TASK PROMPT:
Print out every record exactly as it appears.

Rows from a 3D modeling dataset:
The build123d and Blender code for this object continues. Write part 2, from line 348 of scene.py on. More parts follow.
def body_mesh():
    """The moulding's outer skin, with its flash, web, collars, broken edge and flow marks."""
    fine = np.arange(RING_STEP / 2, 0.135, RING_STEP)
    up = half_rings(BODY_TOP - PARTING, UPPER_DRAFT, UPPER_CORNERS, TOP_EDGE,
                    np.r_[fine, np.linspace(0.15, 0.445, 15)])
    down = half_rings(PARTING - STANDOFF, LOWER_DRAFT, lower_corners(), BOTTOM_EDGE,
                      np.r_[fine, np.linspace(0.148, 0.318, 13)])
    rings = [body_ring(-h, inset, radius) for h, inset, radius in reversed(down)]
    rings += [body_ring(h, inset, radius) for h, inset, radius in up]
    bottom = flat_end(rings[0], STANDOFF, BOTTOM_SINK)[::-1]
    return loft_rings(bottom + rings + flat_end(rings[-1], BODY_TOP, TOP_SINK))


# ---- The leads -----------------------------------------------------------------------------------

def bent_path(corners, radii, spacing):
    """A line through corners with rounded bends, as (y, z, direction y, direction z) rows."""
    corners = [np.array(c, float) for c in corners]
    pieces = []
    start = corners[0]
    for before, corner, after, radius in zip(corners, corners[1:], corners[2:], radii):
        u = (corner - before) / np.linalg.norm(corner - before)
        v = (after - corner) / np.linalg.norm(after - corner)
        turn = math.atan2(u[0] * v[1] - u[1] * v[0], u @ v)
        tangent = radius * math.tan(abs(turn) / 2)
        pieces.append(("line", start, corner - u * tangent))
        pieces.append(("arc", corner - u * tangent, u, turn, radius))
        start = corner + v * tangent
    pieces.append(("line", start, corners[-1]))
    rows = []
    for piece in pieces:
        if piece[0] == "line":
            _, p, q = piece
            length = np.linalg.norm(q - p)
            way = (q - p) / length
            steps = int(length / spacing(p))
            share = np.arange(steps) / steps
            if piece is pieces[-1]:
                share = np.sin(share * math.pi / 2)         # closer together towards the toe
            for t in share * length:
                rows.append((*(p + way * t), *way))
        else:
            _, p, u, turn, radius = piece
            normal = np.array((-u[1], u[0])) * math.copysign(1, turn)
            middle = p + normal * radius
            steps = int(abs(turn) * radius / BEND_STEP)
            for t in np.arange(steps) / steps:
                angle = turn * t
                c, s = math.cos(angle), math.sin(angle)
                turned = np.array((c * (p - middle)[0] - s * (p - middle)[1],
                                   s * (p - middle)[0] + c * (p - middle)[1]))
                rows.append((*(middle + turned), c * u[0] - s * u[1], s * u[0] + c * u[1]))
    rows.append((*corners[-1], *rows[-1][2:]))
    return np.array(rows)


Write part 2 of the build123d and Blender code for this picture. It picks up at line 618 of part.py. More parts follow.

EXERCISE ANSWER:
The build123d and Blender code for this object continues. Write part 2, from line 348 of scene.py on. More parts follow.
def body_mesh():
    """The moulding's outer skin, with its flash, web, collars, broken edge and flow marks."""
    fine = np.arange(RING_STEP / 2, 0.135, RING_STEP)
    up = half_rings(BODY_TOP - PARTING, UPPER_DRAFT, UPPER_CORNERS, TOP_EDGE,
                    np.r_[fine, np.linspace(0.15, 0.445, 15)])
    down = half_rings(PARTING - STANDOFF, LOWER_DRAFT, lower_corners(), BOTTOM_EDGE,
                      np.r_[fine, np.linspace(0.148, 0.318, 13)])
    rings = [body_ring(-h, inset, radius) for h, inset, radius in reversed(down)]
    rings += [body_ring(h, inset, radius) for h, inset, radius in up]
    bottom = flat_end(rings[0], STANDOFF, BOTTOM_SINK)[::-1]
    return loft_rings(bottom + rings + flat_end(rings[-1], BODY_TOP, TOP_SINK))


# ---- The leads -----------------------------------------------------------------------------------

def bent_path(corners, radii, spacing):
    """A line through corners with rounded bends, as (y, z, direction y, direction z) rows."""
    corners = [np.array(c, float) for c in corners]
    pieces = []
    start = corners[0]
    for before, corner, after, radius in zip(corners, corners[1:], corners[2:], radii):
        u = (corner - before) / np.linalg.norm(corner - before)
        v = (after - corner) / np.linalg.norm(after - corner)
        turn = math.atan2(u[0] * v[1] - u[1] * v[0], u @ v)
        tangent = radius * math.tan(abs(turn) / 2)
        pieces.append(("line", start, corner - u * tangent))
        pieces.append(("arc", corner - u * tangent, u, turn, radius))
        start = corner + v * tangent
    pieces.append(("line", start, corners[-1]))
    rows = []
    for piece in pieces:
        if piece[0] == "line":
            _, p, q = piece
            length = np.linalg.norm(q - p)
            way = (q - p) / length
            steps = int(length / spacing(p))
            share = np.arange(steps) / steps
            if piece is pieces[-1]:
                share = np.sin(share * math.pi / 2)         # closer together towards the toe
            for t in share * length:
                rows.append((*(p + way * t), *way))
        else:
            _, p, u, turn, radius = piece
            normal = np.array((-u[1], u[0])) * math.copysign(1, turn)
            middle = p + normal * radius
            steps = int(abs(turn) * radius / BEND_STEP)
            for t in np.arange(steps) / steps:
                angle = turn * t
                c, s = math.cos(angle), math.sin(angle)
                turned = np.array((c * (p - middle)[0] - s * (p - middle)[1],
                                   s * (p - middle)[0] + c * (p - middle)[1]))
                rows.append((*(middle + turned), c * u[0] - s * u[1], s * u[0] + c * u[1]))
    rows.append((*corners[-1], *rows[-1][2:]))
    return np.array(rows)


Write part 2 of the build123d and Blender code for this picture. It picks up at line 618 of part.py. More parts follow.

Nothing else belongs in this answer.